The second thing I attempted was a tarte aux poireaux, or a leek quiche.  The whole reason quiche is a staple for my family now is because I had a leek quiche this one time in France and when I came back I was craving it, so my mother learned how to make quiche for me.  I have never thought about trying to veganize my family’s quiche because it has too many animal products in it (eggs, heavy cream, and buckets of cheese), but this recipe I found looked like the filling might be good.  I did use my family’s pie crust recipe (see previous VBC posts for recipe).  I think I might have made it too wet though.  The bottom didn’t bake at all (I’m currently attempting to reheat the quiche on the bottom rack of the oven to see if I can get any color on it; not sure it’s working though).  Also, I found the filling a bit unimpressive.  It lacked flavor and richness.  Of course the recipe did keep saying to just season everything “to taste” instead of giving measurements, so perhaps that was my fault.  But I do feel like it is missing something to give it that taste of extreme fat to better resemble non-vegan quiche, but not sure what else plant-based one could add to do that.

vegan leek quiche

So I basically just made a tofu pie.  I also think maybe some sweet onion in it would have been good, and maybe some more spices to punch up the flavor.  But oh well.  I tried.

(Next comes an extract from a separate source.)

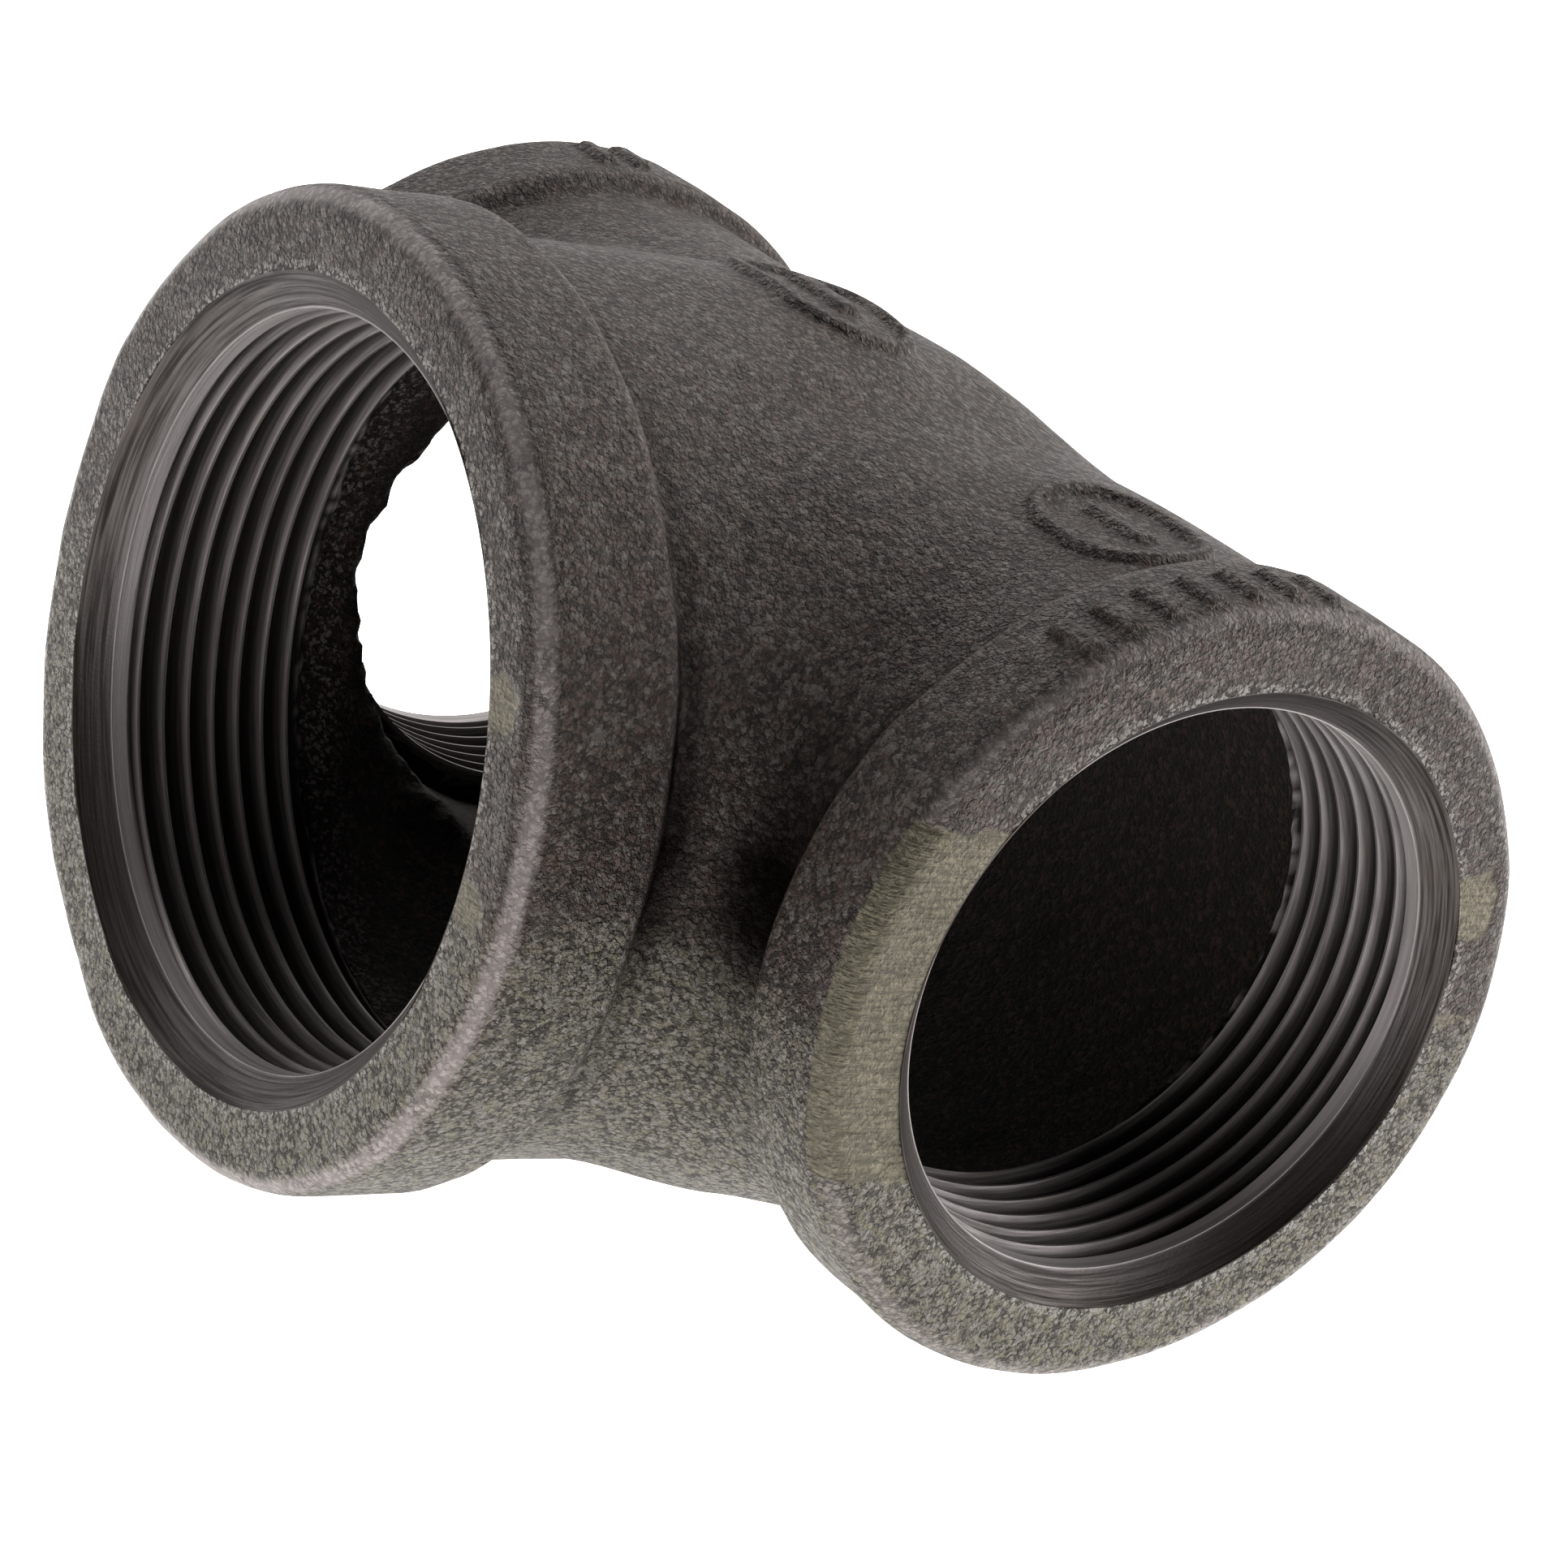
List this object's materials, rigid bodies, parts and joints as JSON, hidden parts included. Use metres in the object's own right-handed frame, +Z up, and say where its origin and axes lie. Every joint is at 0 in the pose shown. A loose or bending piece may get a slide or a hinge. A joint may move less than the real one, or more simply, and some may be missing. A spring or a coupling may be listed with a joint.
{
  "type": "pipe tee",
  "caption": "Reducing pipe tee in malleable iron: a threaded run through it and a larger threaded branch port, with banded ends and a cored waterway.",
  "frame": {"origin": "on the floor, under the middle of the bounding box, with the tee lying flat", "axes": "+X out of the right run port, -Y out of the branch port, +Z up"},
  "size_m": [0.106, 0.08, 0.0753],
  "materials": {
    "cast_skin": "black sand-cast skin, matt and grainy",
    "band_skin": "black sand-cast skin, rubbed lighter along the corners",
    "cut_thread": "cut iron with an oily sheen"
  },
  "bodies": {
    "root": {"tee_body": "cast_skin", "branch_band": "band_skin", "run_band_right": "band_skin", "run_band_left": "band_skin", "branch_thread": "cut_thread", "run_thread_right": "cut_thread", "run_thread_left": "cut_thread", "oval_mark_left": "band_skin", "oval_mark_right": "band_skin", "band_mark_right": "band_skin", "band_mark_left": "band_skin"}
  },
  "joints": []
}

slice of vegan leek quiche

Perhaps in March I’ll be better and start baking earlier so that when something doesn’t work out, I have time to try again (instead of baking right up until midnight to make sure that the dish was technically made in February, lol).

Billy: Omelette

For French I made parsley/mushroom/tomato/sausage/avocado omelettes for dinner one night using a modified Lauren batter recipe (food processorized tofu, garlic, nut. yeast/”nooch”, olive oil, onion powder, turmeric, black salt, white pepper, mustard powder, tapioca flour, potato starch, soymilk, Daiya).

cooking omelettes

Shown here served with Lauren-made home fries.